The Western political and financial elites, Putin knows, will not touch him. He and they are in the same decadent oligarchic class. They hold the same values. Europe depends on Russia for 40 percent of its natural gas, most of which passes through Ukraine. European bankers and corporations have no intention of jeopardizing that flow, or any current or potential trade deals. Corporate profit is the driving engine of foreign policy. Our elites do not care about human rights or civil liberties, not to mention the illegality of pre-emptive war, any more than Putin. Ask the people of Iraq, Afghanistan, Pakistan, Yemen or Somalia how much moral authority the United States has to denounce the violation of the territorial integrity of a sovereign state. Ask those in our black sites and offshore penal colonies how much moral authority we have to denounce arbitrary detention and torture. Ask the 1.3 million people who lost their extended unemployment benefits in December or those who saw food stamp cutbacks reduce their spending by $90 a month how much moral authority there is left in our corporate state.
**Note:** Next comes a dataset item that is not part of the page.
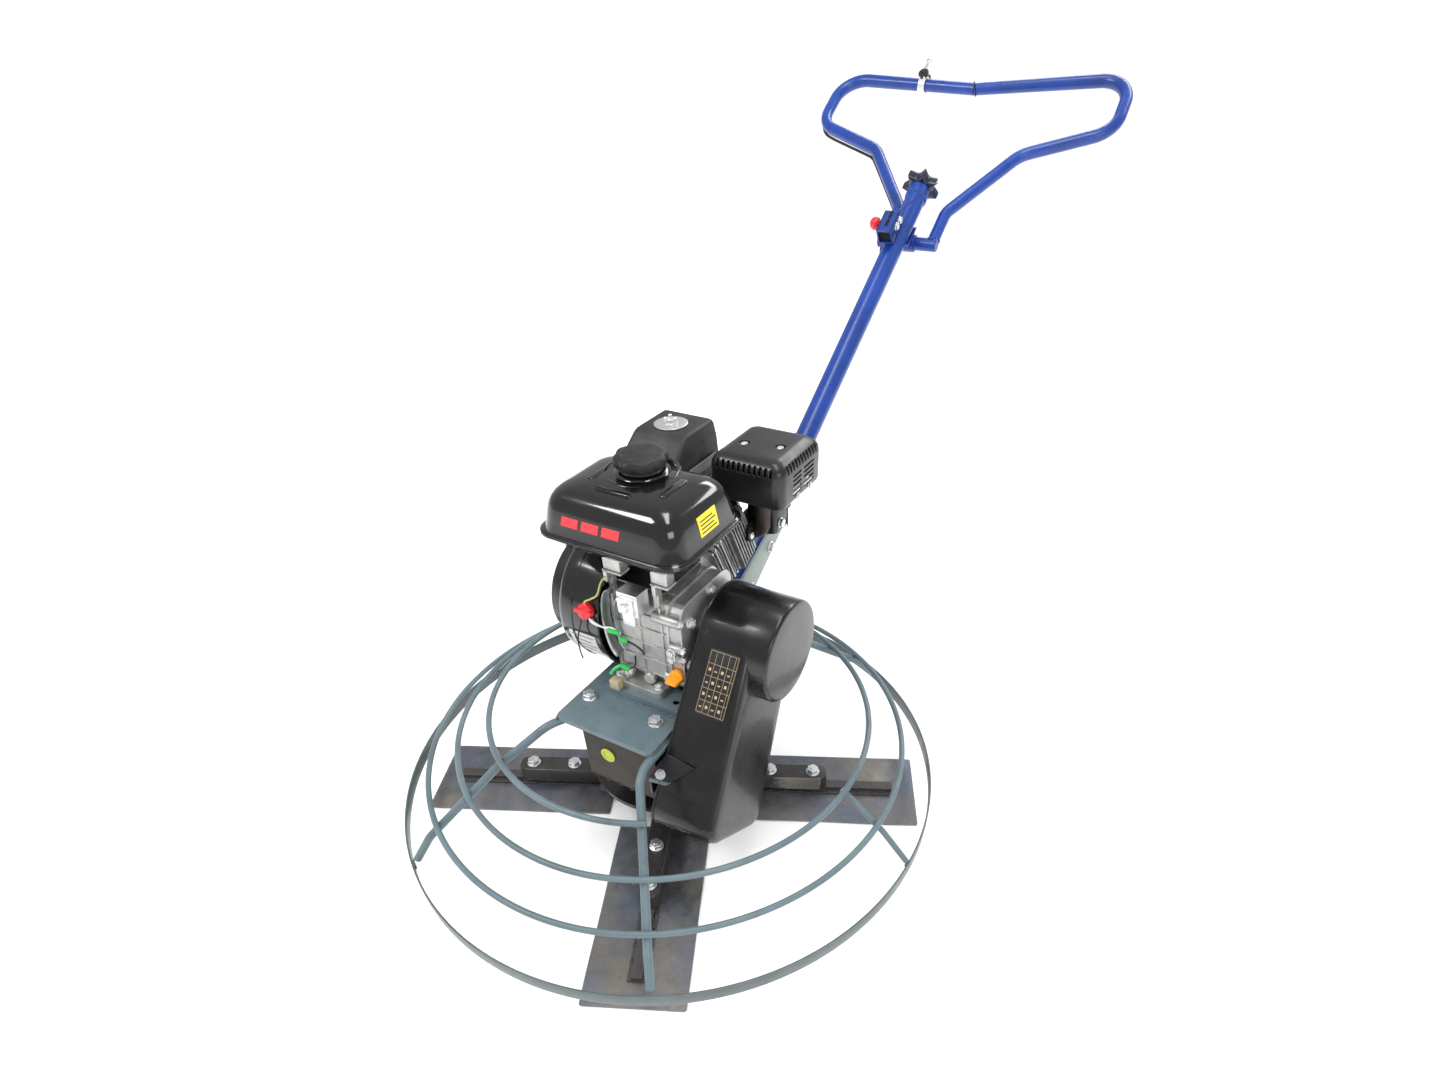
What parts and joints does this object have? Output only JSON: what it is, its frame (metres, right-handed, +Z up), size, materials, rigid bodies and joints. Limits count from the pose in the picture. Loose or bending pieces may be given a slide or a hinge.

Our elites have established the most efficient system of mass surveillance in history. They have abolished most of our civil liberties. They have trashed our economy for their own personal gain. They have looted state treasuries and thrown working men and women aside. Satan is again holding a great ball. You are not invited. I am not invited. Only the gangsters will be there. Putin will be an honored guest. So will Obama.